Et nous non plus peut-être nous n’aurions pas été conduit à notre recherche par suite de l’embarras où nous nous trouvions, et nous n’aurions pas entrepris de nous élever en scrutant avec soin les saintes réalités, si la difformité des images qui révèlent les Anges ne nous avait troublé, empêchant notre esprit de s’attacher aux représentations dissonantes mais l’incitant à refuser les inclinations matérielles et l’accoutumant à tendre de façon sainte, à travers les apparences, jusqu’aux élévations supra - mondaines.

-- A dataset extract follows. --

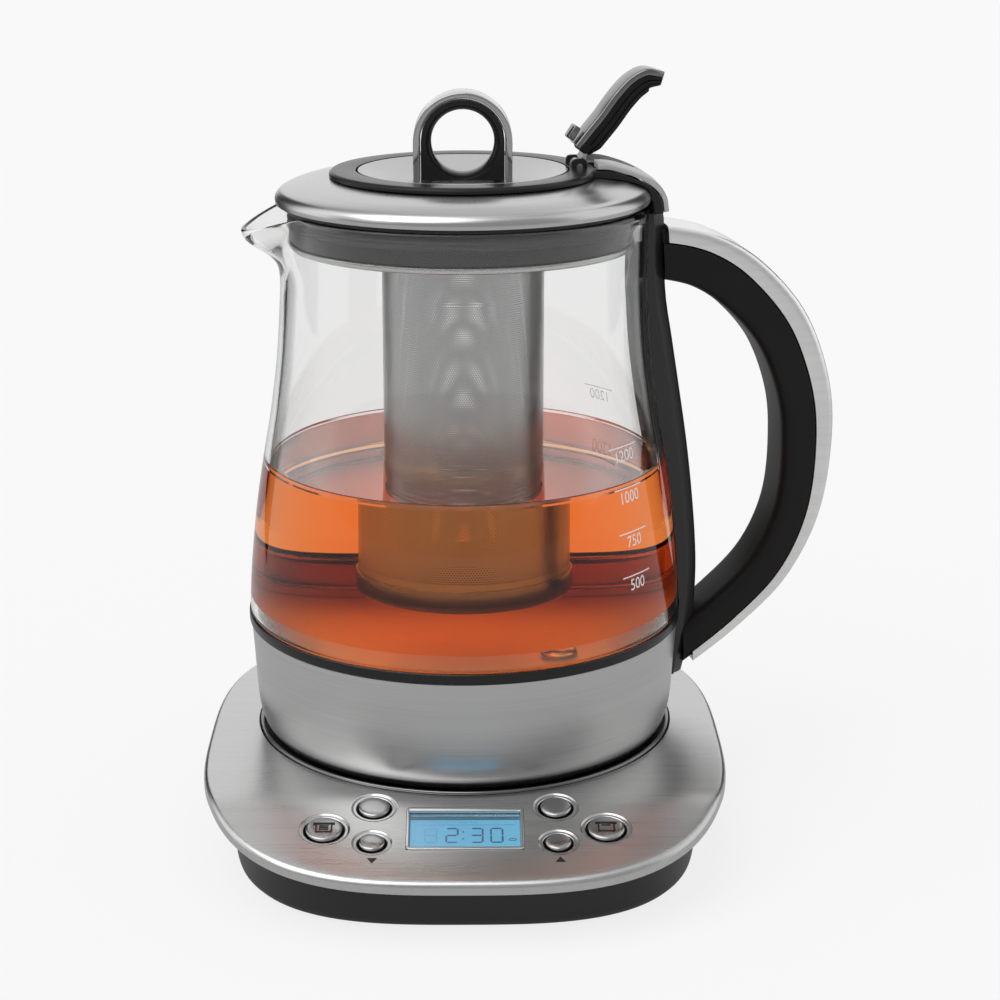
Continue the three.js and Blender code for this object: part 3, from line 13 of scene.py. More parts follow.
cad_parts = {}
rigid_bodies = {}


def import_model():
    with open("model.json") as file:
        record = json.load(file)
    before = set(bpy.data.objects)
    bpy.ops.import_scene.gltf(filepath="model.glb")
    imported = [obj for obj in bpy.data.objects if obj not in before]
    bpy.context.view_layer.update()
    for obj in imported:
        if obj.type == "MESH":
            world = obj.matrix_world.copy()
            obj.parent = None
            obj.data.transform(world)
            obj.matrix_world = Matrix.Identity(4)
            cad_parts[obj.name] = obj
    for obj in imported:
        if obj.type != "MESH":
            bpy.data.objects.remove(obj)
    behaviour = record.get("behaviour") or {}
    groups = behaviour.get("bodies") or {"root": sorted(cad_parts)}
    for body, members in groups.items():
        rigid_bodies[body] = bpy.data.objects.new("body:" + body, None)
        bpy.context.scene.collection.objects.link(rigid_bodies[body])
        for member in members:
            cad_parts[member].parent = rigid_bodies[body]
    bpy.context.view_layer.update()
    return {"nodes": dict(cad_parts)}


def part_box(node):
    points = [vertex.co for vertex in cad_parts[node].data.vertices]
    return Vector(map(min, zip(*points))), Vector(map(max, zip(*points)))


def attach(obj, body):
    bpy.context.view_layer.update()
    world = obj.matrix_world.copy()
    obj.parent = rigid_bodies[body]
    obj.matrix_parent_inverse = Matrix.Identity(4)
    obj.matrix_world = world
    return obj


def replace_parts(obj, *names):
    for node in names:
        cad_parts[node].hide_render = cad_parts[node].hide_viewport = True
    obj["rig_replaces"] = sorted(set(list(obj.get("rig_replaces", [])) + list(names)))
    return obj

Voilà ce que nous avions à dire des représentations imagées, de caractère matériel et déraisonnable, que nous ont transmises les Ecritures sacrées quant à la figure des Anges, — il nous faut maintenant définir ce qu’est, à notre avis, la hiérarchie elle-même et quel profit tirent d’elle les êtres à qui il est échu d’en être membres. Que le guide de ce discours soit, s’il m’est permis de l’appeler ainsi, mon Christ, inspirateur de toute révélation hiérarchique. Pour toi, mon enfant, selon la sainte prescription de notre propre tradition hiérarchique, écoute toi-même les saintes paroles avec le respect dû aux choses sacrées, devenant à ton tour un inspiré grâce à l’initiation qui te vient des inspirés ", et, ayant caché les saints mystères dans le secret de ton esprit, à l’abri de la foule profane, veille sur eux, car ils portent l’empreinte de l’Un "; il est sacrilège, en effet, selon la formule des Ecritures, de jeter aux pourceaux l’harmonie sans mélange, lumineuse et génératrice de beauté, qui appartient aux perles intelligibles.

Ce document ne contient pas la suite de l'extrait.